Oder hatten sie keine Vorstellung davon, wie man wirklich ein freies Land schafft? Eine Frage, die nicht ganz so beiläufig mitschwingt. Und man darf sich durchaus zurecht an unsere europäische Gegenwart erinnern und die Lust von Millionen Wählern, die Freiheit einfach wieder aufzugeben und autoritären Kraftmeiern die Macht zuzuschanzen. Autoritäre Regime sind so verlockend, weil sie den Menschen die „schwere Arbeit“ abnehmen, sich um den Erhalt ihrer Freiheiten (Mehrzahl) täglich tapfer zu bemühen. Autoritäre Regime brauchen keinen Mut. Sie leben von Feigheit und faulen Ausreden. Aber Freiheit braucht ihn.

Die Freiheit zu tanzen

Und wenn es nur die kleine Freiheit ist, die Benjamin in Genf leben kann: Die Freiheit als homosexueller Mann, der auch noch seinen Traum vom Tanzen verwirklichen kann. Natürlich lässt ihn die eigene Geschichte nicht los. Bei seinen Tanzübungen in der Wohnung blendet sie sich immer wieder ein, tauchen die Erinnerungen an die Kindheit auf, an Vater, Mutter und Geschwister.

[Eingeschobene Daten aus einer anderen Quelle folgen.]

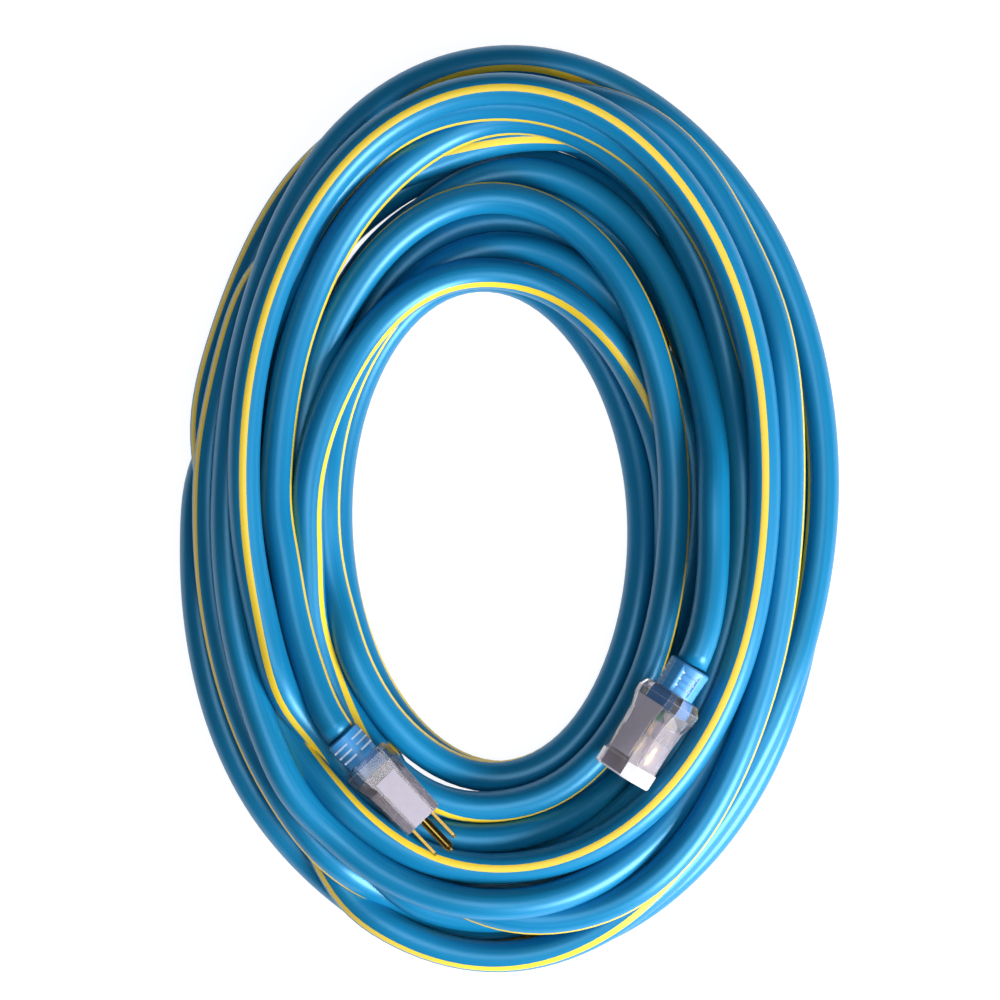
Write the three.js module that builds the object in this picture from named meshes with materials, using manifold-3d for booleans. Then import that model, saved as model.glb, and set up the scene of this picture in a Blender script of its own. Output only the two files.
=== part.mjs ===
// Heavy-duty shore power cord: a thick three-conductor cord wound into an oval coil that lies flat,
// with a clear moulded grounded plug on one end and a clear moulded connector on the other.
// Millimetres, +Z up, coil lying on Z = 0 with its long way along Y, origin under the coil's middle.
import * as THREE from 'three';
import { mergeVertices } from 'three/addons/utils/BufferGeometryUtils.js';
import Module from 'manifold-3d';

const wasm = await Module();
wasm.setup();

// Driving dimensions.
const CORD_DIAMETER = 15.5;
const CORD_RADIUS = CORD_DIAMETER / 2;
const COIL = { width: 320, length: 455, height: 48, edge: 11 };
const COIL_HOLE = { width: 141, length: 235, x: -8.5, y: -9.5 };
const GAP = 0.3;

// The standard layout of two blades and a ground pin, the same in the plug and the connector.
const BLADE = { spacing: 12.7, thickness: 1.5, width: 6.35, reach: 17, holeRadius: 1.6, holeFromTip: 4.6 };
const GROUND = { rise: 11.9, radius: 2.375, reach: 20, noseLength: 3 };

// Each end fitting is built with +X out of its front, +Y across the blades and +Z towards the ground pin.
const PLUG = { length: 41, x: -71.7, y: -119.9, z: 63, heading: -46.4, roll: -8 };
const CONNECTOR = { length: 47, x: 77.9, y: -87.9, z: 66.7, heading: -122.5, roll: 33 };
const PLUG_BLADE_Z = -5.9;
const CONNECTOR_BLADE_Z = -5.4;

// Stations along each clear body: distance from its rear, half-width, half-height and chamfer.
const PLUG_STATIONS = [
  { x: 0, width: 11.2, height: 11.6, chamfer: 4.4 },
  { x: 2.5, width: 13, height: 13, chamfer: 4.8 },
  { x: 8.5, width: 12.8, height: 13, chamfer: 4.8 },
  { x: 16, width: 11.3, height: 12.8, chamfer: 4.4 },
  { x: 39.6, width: 10.2, height: 12.4, chamfer: 3.6 },
  { x: 41, width: 9.8, height: 12, chamfer: 3.4 },
];
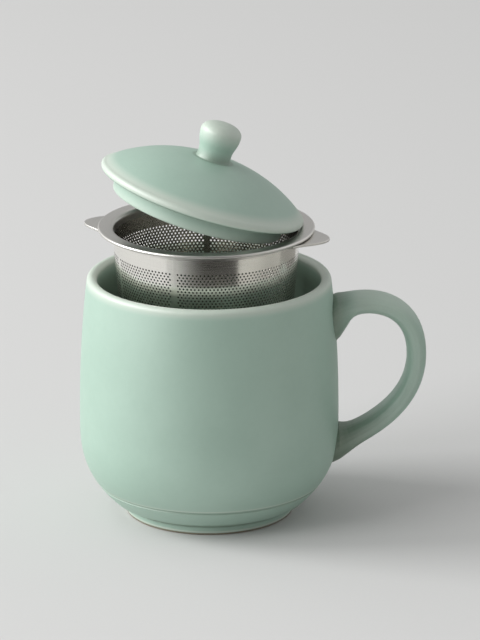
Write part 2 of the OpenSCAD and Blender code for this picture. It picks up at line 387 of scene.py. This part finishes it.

An eine Kindheit, die am Ende Risse und Kratzer bekam, als der Vater Kundé merkte, dass sein Sohn anders war als die andern. Und davon, das zu akzeptieren, ist er weit entfernt. Im Grunde sind die Erinnerungen am Ende gespickt mit Abwertungen und Liebesentzug. Das liest sich so leicht, wie hingetanzt.

Im Grunde ist auch Lobes Roman ein einziger Makossa, ein Tanz, wie er in Kamerun populär ist. Er tanzt sich durch seine Geschichte. Denn der Tanz verbindet Benjamin auch im Guten mit seinem Vater, der meistens dann, wenn er sich gegen seine durchaus selbstbewusste Frau Estha nicht durchsetzen konnte, zum Makossa-Tanzen neigte.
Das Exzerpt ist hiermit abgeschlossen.